In 1966, when Castro decided to create the El Laguito factory for the production of Rivera’s cigar, the Cohiba Lancero was created (originally it was called the ‘El Laguito #1’), keeping the signature pigtail. This also marked the invention of the Lancero shape.

The cigar has a 38-ring gauge and is 7 1/2 inches long. It’s a fairly mild cigar of medium body and is complex in flavor, always a notable accomplishment in a thin cigar. Today, you’ll get leather, and some floral notes, but the draw can be tight.

The Cohiba brand was officially launched in 1968.

The original production of Cohiba is not quite the same cigar given to Castro by his bodyguard. When the factory was established, Castro ordered that a special tobacco blend be created. The tobacco for Cohiba cigars today comes from just 10 fields totaling 700 acres in the Vuelta Abajo region of Pinar del Rio, on the far west side of Cuba. That tobacco is exclusive to the Cohiba brand and, at the El Laguito factory, it undergoes a third fermentation in wooden barrels. This results in a smoother flavor.
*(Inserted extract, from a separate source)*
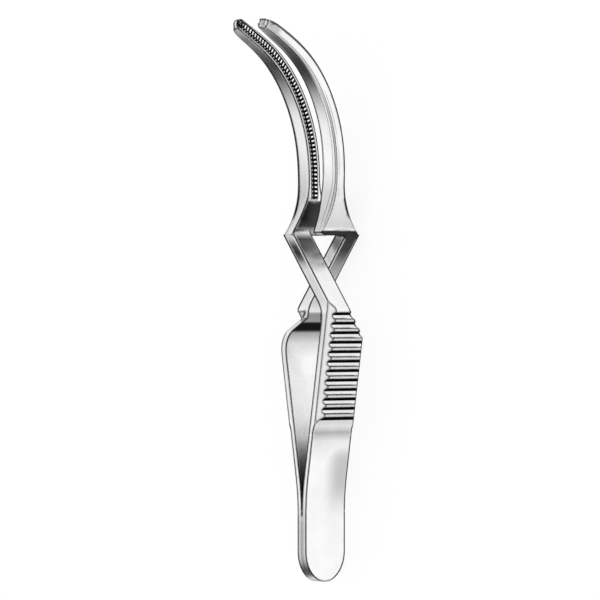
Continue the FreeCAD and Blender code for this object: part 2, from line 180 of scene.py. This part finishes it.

In 1982, Cohiba cigars went public. This coincided with the World Cup of soccer being held in Spain that year. The three vitolas available were the Panetela, the Corona Especial and the Lancero. Seven years later, the Robusto (4 7/8 x 50), Exquisito, (5 x 33), and Espléndido (7 x 47) were added. These first half dozen shapes form Cohiba’s Linea Clasica, or Classic Line.

Today, Cuba’s Cohiba has six lines, including the Linea 1492 that contains the ‘siglos,’ and the ‘Behike’ series. The Behike – which comes in a Robusto, and two Corona Gorda shapes, has, in many ways, become the new, stronger-flavored vanguard of the brand. The strength of each line varies, but the brand goes from medium to full in terms of flavor options.

One common trait among the Cuban Cohibas? They’re not cheap, ranging in price from as little as $11.50 for a Siglo I (4 x 40) to more than $100 for several of the shapes. Now, just try to find them.

What you can find, as a result of the confusing question of trademarks concerning Cuban cigar brands, is the non-Cuban Cohiba. The non-Cuban Cohiba marque was registered in the United States by the General Cigar Company in 1978. The cigars have been made in the Dominican Republic (DR) on a large scale since the Cigar Boom of the 1990s.

Because of the design on the cigar band, the Cohiba made by General Cigar became known as the “red dot Cohiba.” After a long legal battle, the U.S. courts have ruled that the brand must revert to Cubatabaco, the state-owned cigar ministry, in the event that the U.S. embargo against Cuba is lifted and the Cuban Cohiba can be sold in the U.S. Until then, assuming that ruling holds upon appeal, you can buy the non-Cuban Cohiba and enjoy a great cigar for much less than the original version.

A Cohiba Churchill, 7 x 49, from the DR, for example, sells for about a third the price of the Cuban Espléndido. The Dominican version is a medium-strength cigar with lots of cedar that is a bit drier in finish than the Cuban version. This one has a delicious Cameroon wrapper with Dominican filler. The price spread applies to all such comparisons, and the non-Cuban Cohiba now has versions from Nicaragua and Honduras using tobacco blends from all over. There’s a lot more variety here. On the stronger and larger side, give the Cohiba Nicaragua 60, 6 x 60, a try. Rustic with floral notes, this is a bargain at about $16.

Dual citizenship is common among legacy Cuban brands and Cohiba is no exception. There’s some fun to be had here as you can make your own comparisons and value judgments between the two versions. Cuba si? Maybe. Cohiba si? Definitely.